Tour the neighborhood and check out the parks, restaurants, gyms, movie theaters, public transportation links, and all other perks that attract renters. City Hall may have promotional literature that can give you an idea of where the best blend of public amenities and private property can be found.
7. Future Development
The municipal planning department will have information on developments or plans that have already been zoned for the area. If there is a lot of construction going on, it is probably a reliable sign of growth. Watch out for new developments that could hurt the price of surrounding properties. Additional new housing could also compete with your property.
8. Number of Listings and Vacancies
If a neighborhood has an unusually high number of listings, it may signal a seasonal cycle or a neighborhood in decline. Find out which it is. In either case, high vacancy rates force landlords to lower rents to attract tenants. Low vacancy rates allow landlords to raise rents.
9. Average Rents
Rental income will be your bread-and-butter, so you need to know the area’s average rent. Make sure any property you consider can provide enough rental income to cover your mortgage payment, taxes, and other expenses.

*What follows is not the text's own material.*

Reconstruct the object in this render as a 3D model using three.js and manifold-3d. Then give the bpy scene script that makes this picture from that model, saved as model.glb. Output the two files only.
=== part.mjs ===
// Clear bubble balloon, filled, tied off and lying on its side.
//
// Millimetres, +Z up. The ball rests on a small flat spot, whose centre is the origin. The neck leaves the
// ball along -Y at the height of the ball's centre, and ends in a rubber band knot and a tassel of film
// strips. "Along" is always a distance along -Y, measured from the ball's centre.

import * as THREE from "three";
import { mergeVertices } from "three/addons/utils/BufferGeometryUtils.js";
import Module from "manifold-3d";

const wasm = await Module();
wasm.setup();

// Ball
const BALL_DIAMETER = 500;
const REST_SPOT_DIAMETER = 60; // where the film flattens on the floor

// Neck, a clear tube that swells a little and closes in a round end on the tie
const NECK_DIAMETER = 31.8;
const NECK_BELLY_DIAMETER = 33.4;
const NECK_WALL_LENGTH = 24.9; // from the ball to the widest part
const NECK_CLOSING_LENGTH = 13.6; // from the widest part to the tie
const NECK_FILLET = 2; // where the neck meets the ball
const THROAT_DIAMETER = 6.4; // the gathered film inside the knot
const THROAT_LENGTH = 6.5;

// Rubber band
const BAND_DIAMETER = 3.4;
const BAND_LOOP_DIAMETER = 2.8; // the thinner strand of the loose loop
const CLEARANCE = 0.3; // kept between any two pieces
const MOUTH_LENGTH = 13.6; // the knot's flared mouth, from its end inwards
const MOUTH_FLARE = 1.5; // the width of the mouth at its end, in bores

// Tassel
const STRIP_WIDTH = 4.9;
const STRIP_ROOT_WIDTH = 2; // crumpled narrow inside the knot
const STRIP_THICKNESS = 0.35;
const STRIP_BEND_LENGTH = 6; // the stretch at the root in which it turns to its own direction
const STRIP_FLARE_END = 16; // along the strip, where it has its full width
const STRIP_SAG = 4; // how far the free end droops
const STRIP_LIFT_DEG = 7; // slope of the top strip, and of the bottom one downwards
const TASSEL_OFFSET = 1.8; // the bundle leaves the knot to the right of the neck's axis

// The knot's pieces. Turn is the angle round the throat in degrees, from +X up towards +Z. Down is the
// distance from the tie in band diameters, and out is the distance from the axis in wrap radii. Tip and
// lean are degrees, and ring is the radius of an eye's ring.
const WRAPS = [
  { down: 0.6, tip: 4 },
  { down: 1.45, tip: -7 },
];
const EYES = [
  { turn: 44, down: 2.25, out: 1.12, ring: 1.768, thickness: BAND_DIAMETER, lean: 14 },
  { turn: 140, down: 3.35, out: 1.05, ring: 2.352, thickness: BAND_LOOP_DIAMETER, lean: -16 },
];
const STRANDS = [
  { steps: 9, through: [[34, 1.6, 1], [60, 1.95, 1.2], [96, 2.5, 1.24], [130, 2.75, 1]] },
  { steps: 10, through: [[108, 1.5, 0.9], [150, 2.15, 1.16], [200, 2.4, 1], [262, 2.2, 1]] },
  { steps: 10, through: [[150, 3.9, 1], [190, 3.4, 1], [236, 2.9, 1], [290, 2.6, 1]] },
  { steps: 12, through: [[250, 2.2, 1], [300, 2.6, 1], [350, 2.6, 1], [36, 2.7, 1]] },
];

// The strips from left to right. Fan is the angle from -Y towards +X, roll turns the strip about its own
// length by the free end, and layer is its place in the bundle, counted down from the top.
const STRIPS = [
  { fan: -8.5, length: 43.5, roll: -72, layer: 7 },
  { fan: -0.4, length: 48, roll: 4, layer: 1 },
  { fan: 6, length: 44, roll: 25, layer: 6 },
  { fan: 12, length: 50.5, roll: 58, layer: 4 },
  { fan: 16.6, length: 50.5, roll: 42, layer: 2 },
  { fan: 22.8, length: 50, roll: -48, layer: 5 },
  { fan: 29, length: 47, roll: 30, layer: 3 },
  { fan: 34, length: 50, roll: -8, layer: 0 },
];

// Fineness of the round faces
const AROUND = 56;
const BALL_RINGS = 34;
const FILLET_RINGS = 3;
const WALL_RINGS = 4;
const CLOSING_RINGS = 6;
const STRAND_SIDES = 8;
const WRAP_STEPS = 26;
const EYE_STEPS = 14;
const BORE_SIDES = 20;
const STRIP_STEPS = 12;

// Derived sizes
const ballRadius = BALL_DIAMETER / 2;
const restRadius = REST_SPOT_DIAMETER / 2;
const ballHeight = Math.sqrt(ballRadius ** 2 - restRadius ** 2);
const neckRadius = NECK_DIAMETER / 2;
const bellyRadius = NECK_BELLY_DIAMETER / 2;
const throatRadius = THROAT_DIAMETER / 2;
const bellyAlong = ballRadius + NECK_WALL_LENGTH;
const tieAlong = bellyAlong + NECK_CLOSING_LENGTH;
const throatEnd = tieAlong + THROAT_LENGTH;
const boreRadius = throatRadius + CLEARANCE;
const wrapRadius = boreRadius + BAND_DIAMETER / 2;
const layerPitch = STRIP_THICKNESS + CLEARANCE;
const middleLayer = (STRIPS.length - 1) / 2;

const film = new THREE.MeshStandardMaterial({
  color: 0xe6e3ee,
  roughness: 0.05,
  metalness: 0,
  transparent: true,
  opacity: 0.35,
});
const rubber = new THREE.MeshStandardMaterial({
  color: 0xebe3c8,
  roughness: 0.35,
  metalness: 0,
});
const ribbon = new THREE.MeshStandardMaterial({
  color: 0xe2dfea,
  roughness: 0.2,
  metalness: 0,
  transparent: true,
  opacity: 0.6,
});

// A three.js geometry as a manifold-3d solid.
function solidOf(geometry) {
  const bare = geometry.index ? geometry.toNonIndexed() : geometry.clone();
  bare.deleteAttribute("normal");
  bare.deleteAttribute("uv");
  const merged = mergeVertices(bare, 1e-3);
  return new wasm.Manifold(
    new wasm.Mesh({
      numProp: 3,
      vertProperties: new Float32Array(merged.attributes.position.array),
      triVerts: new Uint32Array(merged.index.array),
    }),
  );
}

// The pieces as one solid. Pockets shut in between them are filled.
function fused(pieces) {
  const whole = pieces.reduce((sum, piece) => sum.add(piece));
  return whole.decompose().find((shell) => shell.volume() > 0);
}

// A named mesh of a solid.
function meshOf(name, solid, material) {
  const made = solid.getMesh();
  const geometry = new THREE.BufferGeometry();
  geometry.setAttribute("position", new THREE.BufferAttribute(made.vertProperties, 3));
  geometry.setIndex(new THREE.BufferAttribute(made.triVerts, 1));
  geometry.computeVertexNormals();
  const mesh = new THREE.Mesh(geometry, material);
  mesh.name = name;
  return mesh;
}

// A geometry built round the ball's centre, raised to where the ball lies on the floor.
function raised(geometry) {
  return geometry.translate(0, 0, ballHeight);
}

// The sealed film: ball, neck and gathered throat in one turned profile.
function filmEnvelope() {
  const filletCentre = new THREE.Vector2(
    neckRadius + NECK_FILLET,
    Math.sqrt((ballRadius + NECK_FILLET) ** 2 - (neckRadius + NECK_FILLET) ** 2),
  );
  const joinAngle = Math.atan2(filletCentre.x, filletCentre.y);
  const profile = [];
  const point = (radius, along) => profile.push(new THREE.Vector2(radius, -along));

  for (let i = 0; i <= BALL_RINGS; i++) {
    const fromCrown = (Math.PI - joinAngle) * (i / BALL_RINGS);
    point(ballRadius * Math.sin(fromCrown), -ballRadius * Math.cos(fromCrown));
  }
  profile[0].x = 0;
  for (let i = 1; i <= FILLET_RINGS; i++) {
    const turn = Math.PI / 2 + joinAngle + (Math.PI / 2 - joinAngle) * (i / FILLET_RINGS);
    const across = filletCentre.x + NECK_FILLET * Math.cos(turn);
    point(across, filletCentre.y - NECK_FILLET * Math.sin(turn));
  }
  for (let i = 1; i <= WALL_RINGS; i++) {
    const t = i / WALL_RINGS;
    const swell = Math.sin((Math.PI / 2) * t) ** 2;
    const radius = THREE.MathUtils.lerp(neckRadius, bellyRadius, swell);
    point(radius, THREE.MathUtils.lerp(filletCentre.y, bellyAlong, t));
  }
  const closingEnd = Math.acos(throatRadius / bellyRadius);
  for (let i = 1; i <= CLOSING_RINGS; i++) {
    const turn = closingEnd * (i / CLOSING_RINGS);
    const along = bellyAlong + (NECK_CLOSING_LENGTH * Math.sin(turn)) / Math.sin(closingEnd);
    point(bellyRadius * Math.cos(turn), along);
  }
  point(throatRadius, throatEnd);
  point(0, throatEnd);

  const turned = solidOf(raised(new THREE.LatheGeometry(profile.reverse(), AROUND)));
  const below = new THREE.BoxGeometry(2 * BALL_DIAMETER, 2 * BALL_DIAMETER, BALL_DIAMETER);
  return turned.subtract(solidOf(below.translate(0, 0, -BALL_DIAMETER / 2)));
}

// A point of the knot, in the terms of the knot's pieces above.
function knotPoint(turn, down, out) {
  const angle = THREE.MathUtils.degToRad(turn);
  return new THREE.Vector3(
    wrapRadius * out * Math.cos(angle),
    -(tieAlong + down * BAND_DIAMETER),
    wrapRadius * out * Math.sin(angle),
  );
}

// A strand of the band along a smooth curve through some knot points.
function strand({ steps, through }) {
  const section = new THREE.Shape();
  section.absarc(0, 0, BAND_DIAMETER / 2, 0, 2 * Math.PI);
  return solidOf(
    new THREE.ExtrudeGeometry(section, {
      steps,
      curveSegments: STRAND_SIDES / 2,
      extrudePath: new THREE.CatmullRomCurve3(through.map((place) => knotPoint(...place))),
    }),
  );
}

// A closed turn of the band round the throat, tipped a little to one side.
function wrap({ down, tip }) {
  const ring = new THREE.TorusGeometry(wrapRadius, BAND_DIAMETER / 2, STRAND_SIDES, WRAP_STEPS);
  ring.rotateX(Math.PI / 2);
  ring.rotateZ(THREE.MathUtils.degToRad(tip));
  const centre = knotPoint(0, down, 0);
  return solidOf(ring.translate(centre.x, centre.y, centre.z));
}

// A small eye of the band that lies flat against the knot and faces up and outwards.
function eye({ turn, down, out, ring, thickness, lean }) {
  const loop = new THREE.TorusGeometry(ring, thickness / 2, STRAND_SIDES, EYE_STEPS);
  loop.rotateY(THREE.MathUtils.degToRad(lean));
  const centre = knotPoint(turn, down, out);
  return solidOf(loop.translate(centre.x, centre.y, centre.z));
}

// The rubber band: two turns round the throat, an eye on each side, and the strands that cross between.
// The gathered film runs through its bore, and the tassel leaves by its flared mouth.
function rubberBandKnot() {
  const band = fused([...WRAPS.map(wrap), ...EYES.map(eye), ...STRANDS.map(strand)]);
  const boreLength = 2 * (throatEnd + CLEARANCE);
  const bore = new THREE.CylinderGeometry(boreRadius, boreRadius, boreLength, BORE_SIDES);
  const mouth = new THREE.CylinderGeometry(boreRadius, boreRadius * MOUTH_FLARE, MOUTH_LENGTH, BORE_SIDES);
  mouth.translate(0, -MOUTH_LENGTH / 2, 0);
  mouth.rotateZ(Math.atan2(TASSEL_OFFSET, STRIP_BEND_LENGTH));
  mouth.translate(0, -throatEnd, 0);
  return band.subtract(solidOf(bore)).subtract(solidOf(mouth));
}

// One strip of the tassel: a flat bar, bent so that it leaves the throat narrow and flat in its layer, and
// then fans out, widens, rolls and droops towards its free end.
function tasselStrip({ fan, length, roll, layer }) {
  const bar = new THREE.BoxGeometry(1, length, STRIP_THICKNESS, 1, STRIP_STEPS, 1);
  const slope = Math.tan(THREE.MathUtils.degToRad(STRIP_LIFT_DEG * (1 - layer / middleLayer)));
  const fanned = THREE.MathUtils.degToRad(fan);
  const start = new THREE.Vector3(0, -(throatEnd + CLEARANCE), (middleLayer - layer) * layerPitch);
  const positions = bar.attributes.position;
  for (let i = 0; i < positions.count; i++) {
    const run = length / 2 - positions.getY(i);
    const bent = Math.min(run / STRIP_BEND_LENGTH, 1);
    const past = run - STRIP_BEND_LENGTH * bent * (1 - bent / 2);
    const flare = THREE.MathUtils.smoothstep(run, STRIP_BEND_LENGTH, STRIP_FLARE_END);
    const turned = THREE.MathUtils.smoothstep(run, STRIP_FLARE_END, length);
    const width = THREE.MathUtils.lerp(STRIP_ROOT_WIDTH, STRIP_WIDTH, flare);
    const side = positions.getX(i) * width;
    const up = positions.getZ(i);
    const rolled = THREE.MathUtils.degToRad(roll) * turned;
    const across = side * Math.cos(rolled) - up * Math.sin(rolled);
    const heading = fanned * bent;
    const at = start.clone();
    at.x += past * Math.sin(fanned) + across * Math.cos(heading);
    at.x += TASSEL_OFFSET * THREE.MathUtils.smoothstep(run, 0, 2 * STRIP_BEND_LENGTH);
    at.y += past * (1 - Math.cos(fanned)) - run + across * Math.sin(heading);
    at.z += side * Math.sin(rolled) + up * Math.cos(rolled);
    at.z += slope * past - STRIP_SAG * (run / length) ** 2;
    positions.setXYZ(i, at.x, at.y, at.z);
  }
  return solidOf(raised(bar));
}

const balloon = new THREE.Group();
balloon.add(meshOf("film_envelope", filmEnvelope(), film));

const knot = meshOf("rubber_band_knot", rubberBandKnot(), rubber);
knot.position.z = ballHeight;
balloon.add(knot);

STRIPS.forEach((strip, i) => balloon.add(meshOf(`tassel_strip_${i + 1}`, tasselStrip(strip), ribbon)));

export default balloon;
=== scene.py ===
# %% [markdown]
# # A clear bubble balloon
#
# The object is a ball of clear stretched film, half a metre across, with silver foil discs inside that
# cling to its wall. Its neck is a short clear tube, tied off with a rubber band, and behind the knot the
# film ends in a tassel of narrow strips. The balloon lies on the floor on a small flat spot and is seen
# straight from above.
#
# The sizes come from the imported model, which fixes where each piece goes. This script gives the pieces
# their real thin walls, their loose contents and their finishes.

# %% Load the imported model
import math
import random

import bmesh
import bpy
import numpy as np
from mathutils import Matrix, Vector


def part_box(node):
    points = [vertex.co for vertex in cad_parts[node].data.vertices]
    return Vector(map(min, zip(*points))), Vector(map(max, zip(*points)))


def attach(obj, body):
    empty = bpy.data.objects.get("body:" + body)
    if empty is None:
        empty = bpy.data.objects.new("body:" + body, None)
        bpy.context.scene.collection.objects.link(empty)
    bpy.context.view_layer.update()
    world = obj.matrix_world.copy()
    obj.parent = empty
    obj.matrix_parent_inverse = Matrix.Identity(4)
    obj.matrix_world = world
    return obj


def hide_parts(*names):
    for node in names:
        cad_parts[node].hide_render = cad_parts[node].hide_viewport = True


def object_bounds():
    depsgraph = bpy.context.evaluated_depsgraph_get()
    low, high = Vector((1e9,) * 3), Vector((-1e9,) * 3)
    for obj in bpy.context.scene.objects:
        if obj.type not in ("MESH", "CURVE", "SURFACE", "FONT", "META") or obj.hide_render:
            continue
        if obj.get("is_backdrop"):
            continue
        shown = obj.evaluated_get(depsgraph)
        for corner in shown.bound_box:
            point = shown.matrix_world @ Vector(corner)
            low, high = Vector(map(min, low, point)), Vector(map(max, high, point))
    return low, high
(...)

Research the area well enough to gauge where it might be headed in the next five years. If you can afford the area now but taxes are expected to increase, an affordable property today could mean bankruptcy later.
10. Natural Disasters
Insurance is another expense you will have to subtract from your return, so you need to know just how much it’s going to cost you. If an area is prone to earthquakes or flooding, insurance coverage costs could eat away at your rental income.